* [Directions]
Give the listing below again in full, exactly as written.

* [Data segment]
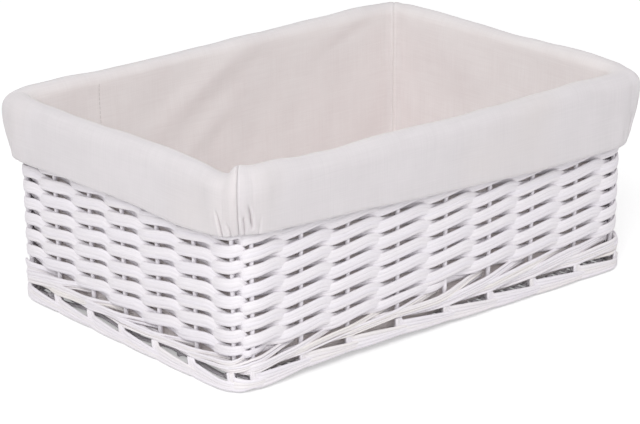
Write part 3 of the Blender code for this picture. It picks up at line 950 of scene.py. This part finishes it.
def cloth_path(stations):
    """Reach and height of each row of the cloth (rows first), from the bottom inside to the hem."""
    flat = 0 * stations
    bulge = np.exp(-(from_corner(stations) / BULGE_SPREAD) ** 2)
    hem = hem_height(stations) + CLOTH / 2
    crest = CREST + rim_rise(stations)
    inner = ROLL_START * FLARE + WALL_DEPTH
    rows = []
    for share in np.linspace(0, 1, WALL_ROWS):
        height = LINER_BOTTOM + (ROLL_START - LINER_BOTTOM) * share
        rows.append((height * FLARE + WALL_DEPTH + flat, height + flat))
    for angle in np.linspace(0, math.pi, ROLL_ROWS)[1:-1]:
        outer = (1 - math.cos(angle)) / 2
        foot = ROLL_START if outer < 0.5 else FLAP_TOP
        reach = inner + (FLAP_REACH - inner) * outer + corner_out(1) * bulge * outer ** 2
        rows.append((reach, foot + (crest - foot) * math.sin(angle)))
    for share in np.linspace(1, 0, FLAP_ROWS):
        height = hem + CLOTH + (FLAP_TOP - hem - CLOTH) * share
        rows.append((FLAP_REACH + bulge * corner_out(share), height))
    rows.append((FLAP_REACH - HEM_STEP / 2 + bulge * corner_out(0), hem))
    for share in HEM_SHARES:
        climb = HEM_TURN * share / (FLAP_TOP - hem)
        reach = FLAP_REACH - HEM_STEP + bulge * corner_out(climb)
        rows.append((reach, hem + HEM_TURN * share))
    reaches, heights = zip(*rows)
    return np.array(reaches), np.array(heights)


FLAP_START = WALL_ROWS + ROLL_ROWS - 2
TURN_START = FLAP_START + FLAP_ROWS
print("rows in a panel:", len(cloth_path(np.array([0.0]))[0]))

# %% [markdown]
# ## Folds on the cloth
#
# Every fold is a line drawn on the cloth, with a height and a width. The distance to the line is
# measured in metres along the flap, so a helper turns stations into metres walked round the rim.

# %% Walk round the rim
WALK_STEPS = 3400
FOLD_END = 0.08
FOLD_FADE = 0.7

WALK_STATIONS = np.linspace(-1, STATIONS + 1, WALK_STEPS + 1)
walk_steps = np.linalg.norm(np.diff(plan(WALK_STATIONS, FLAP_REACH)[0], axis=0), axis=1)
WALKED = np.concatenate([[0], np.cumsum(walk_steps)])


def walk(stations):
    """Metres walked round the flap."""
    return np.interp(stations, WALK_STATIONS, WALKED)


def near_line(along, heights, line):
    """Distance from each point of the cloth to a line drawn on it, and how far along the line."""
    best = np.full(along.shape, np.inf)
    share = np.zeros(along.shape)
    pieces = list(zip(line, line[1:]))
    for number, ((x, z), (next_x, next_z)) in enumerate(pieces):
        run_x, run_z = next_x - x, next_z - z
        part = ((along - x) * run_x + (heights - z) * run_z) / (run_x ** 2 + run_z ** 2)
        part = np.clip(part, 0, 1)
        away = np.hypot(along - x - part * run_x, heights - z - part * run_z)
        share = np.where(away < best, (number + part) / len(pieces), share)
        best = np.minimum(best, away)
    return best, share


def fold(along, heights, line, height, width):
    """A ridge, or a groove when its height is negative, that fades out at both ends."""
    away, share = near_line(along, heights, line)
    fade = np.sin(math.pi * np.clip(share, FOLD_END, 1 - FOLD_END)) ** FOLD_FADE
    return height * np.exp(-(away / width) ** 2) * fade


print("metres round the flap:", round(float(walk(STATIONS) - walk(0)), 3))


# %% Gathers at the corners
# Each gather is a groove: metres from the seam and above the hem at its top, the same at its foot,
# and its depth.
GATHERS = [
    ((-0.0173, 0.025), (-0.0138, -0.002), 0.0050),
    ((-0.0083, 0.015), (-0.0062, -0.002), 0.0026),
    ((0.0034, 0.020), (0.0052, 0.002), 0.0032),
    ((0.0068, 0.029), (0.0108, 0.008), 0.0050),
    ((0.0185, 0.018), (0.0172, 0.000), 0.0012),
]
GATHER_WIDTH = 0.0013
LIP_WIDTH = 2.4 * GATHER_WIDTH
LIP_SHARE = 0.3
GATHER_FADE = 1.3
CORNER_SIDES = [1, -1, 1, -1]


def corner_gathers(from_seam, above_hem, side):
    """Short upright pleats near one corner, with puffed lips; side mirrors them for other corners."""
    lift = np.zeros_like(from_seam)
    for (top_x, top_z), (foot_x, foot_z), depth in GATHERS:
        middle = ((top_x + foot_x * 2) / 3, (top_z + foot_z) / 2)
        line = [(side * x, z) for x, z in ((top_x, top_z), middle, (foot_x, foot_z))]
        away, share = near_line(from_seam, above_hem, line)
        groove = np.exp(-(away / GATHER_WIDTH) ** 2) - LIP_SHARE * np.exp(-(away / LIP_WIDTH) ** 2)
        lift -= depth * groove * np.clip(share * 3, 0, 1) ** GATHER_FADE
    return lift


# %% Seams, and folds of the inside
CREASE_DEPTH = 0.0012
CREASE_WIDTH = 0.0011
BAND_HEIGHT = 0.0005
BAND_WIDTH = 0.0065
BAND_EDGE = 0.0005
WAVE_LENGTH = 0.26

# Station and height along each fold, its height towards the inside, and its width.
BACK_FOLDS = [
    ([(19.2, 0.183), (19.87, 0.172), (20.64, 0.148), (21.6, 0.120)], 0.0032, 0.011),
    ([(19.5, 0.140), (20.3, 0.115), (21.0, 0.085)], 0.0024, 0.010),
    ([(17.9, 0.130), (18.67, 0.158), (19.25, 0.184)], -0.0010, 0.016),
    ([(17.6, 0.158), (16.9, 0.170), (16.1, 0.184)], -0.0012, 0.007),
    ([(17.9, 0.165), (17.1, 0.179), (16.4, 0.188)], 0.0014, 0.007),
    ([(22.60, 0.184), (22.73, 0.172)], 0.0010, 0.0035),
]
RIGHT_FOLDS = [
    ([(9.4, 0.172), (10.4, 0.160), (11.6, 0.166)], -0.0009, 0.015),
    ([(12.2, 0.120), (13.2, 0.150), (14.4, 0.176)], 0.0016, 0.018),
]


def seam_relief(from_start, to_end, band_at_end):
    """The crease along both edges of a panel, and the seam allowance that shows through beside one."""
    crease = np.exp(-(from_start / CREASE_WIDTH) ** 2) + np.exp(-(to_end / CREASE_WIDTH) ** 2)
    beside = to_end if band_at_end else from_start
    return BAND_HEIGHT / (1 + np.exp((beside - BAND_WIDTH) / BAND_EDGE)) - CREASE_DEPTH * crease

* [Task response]
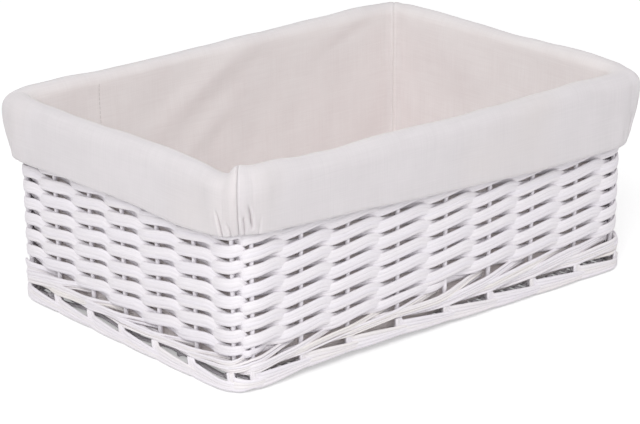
Write part 3 of the Blender code for this picture. It picks up at line 950 of scene.py. This part finishes it.
def cloth_path(stations):
    """Reach and height of each row of the cloth (rows first), from the bottom inside to the hem."""
    flat = 0 * stations
    bulge = np.exp(-(from_corner(stations) / BULGE_SPREAD) ** 2)
    hem = hem_height(stations) + CLOTH / 2
    crest = CREST + rim_rise(stations)
    inner = ROLL_START * FLARE + WALL_DEPTH
    rows = []
    for share in np.linspace(0, 1, WALL_ROWS):
        height = LINER_BOTTOM + (ROLL_START - LINER_BOTTOM) * share
        rows.append((height * FLARE + WALL_DEPTH + flat, height + flat))
    for angle in np.linspace(0, math.pi, ROLL_ROWS)[1:-1]:
        outer = (1 - math.cos(angle)) / 2
        foot = ROLL_START if outer < 0.5 else FLAP_TOP
        reach = inner + (FLAP_REACH - inner) * outer + corner_out(1) * bulge * outer ** 2
        rows.append((reach, foot + (crest - foot) * math.sin(angle)))
    for share in np.linspace(1, 0, FLAP_ROWS):
        height = hem + CLOTH + (FLAP_TOP - hem - CLOTH) * share
        rows.append((FLAP_REACH + bulge * corner_out(share), height))
    rows.append((FLAP_REACH - HEM_STEP / 2 + bulge * corner_out(0), hem))
    for share in HEM_SHARES:
        climb = HEM_TURN * share / (FLAP_TOP - hem)
        reach = FLAP_REACH - HEM_STEP + bulge * corner_out(climb)
        rows.append((reach, hem + HEM_TURN * share))
    reaches, heights = zip(*rows)
    return np.array(reaches), np.array(heights)


FLAP_START = WALL_ROWS + ROLL_ROWS - 2
TURN_START = FLAP_START + FLAP_ROWS
print("rows in a panel:", len(cloth_path(np.array([0.0]))[0]))

# %% [markdown]
# ## Folds on the cloth
#
# Every fold is a line drawn on the cloth, with a height and a width. The distance to the line is
# measured in metres along the flap, so a helper turns stations into metres walked round the rim.

# %% Walk round the rim
WALK_STEPS = 3400
FOLD_END = 0.08
FOLD_FADE = 0.7

WALK_STATIONS = np.linspace(-1, STATIONS + 1, WALK_STEPS + 1)
walk_steps = np.linalg.norm(np.diff(plan(WALK_STATIONS, FLAP_REACH)[0], axis=0), axis=1)
WALKED = np.concatenate([[0], np.cumsum(walk_steps)])


def walk(stations):
    """Metres walked round the flap."""
    return np.interp(stations, WALK_STATIONS, WALKED)


def near_line(along, heights, line):
    """Distance from each point of the cloth to a line drawn on it, and how far along the line."""
    best = np.full(along.shape, np.inf)
    share = np.zeros(along.shape)
    pieces = list(zip(line, line[1:]))
    for number, ((x, z), (next_x, next_z)) in enumerate(pieces):
        run_x, run_z = next_x - x, next_z - z
        part = ((along - x) * run_x + (heights - z) * run_z) / (run_x ** 2 + run_z ** 2)
        part = np.clip(part, 0, 1)
        away = np.hypot(along - x - part * run_x, heights - z - part * run_z)
        share = np.where(away < best, (number + part) / len(pieces), share)
        best = np.minimum(best, away)
    return best, share


def fold(along, heights, line, height, width):
    """A ridge, or a groove when its height is negative, that fades out at both ends."""
    away, share = near_line(along, heights, line)
    fade = np.sin(math.pi * np.clip(share, FOLD_END, 1 - FOLD_END)) ** FOLD_FADE
    return height * np.exp(-(away / width) ** 2) * fade


print("metres round the flap:", round(float(walk(STATIONS) - walk(0)), 3))


# %% Gathers at the corners
# Each gather is a groove: metres from the seam and above the hem at its top, the same at its foot,
# and its depth.
GATHERS = [
    ((-0.0173, 0.025), (-0.0138, -0.002), 0.0050),
    ((-0.0083, 0.015), (-0.0062, -0.002), 0.0026),
    ((0.0034, 0.020), (0.0052, 0.002), 0.0032),
    ((0.0068, 0.029), (0.0108, 0.008), 0.0050),
    ((0.0185, 0.018), (0.0172, 0.000), 0.0012),
]
GATHER_WIDTH = 0.0013
LIP_WIDTH = 2.4 * GATHER_WIDTH
LIP_SHARE = 0.3
GATHER_FADE = 1.3
CORNER_SIDES = [1, -1, 1, -1]


def corner_gathers(from_seam, above_hem, side):
    """Short upright pleats near one corner, with puffed lips; side mirrors them for other corners."""
    lift = np.zeros_like(from_seam)
    for (top_x, top_z), (foot_x, foot_z), depth in GATHERS:
        middle = ((top_x + foot_x * 2) / 3, (top_z + foot_z) / 2)
        line = [(side * x, z) for x, z in ((top_x, top_z), middle, (foot_x, foot_z))]
        away, share = near_line(from_seam, above_hem, line)
        groove = np.exp(-(away / GATHER_WIDTH) ** 2) - LIP_SHARE * np.exp(-(away / LIP_WIDTH) ** 2)
        lift -= depth * groove * np.clip(share * 3, 0, 1) ** GATHER_FADE
    return lift


# %% Seams, and folds of the inside
CREASE_DEPTH = 0.0012
CREASE_WIDTH = 0.0011
BAND_HEIGHT = 0.0005
BAND_WIDTH = 0.0065
BAND_EDGE = 0.0005
WAVE_LENGTH = 0.26

# Station and height along each fold, its height towards the inside, and its width.
BACK_FOLDS = [
    ([(19.2, 0.183), (19.87, 0.172), (20.64, 0.148), (21.6, 0.120)], 0.0032, 0.011),
    ([(19.5, 0.140), (20.3, 0.115), (21.0, 0.085)], 0.0024, 0.010),
    ([(17.9, 0.130), (18.67, 0.158), (19.25, 0.184)], -0.0010, 0.016),
    ([(17.6, 0.158), (16.9, 0.170), (16.1, 0.184)], -0.0012, 0.007),
    ([(17.9, 0.165), (17.1, 0.179), (16.4, 0.188)], 0.0014, 0.007),
    ([(22.60, 0.184), (22.73, 0.172)], 0.0010, 0.0035),
]
RIGHT_FOLDS = [
    ([(9.4, 0.172), (10.4, 0.160), (11.6, 0.166)], -0.0009, 0.015),
    ([(12.2, 0.120), (13.2, 0.150), (14.4, 0.176)], 0.0016, 0.018),
]


def seam_relief(from_start, to_end, band_at_end):
    """The crease along both edges of a panel, and the seam allowance that shows through beside one."""
    crease = np.exp(-(from_start / CREASE_WIDTH) ** 2) + np.exp(-(to_end / CREASE_WIDTH) ** 2)
    beside = to_end if band_at_end else from_start
    return BAND_HEIGHT / (1 + np.exp((beside - BAND_WIDTH) / BAND_EDGE)) - CREASE_DEPTH * crease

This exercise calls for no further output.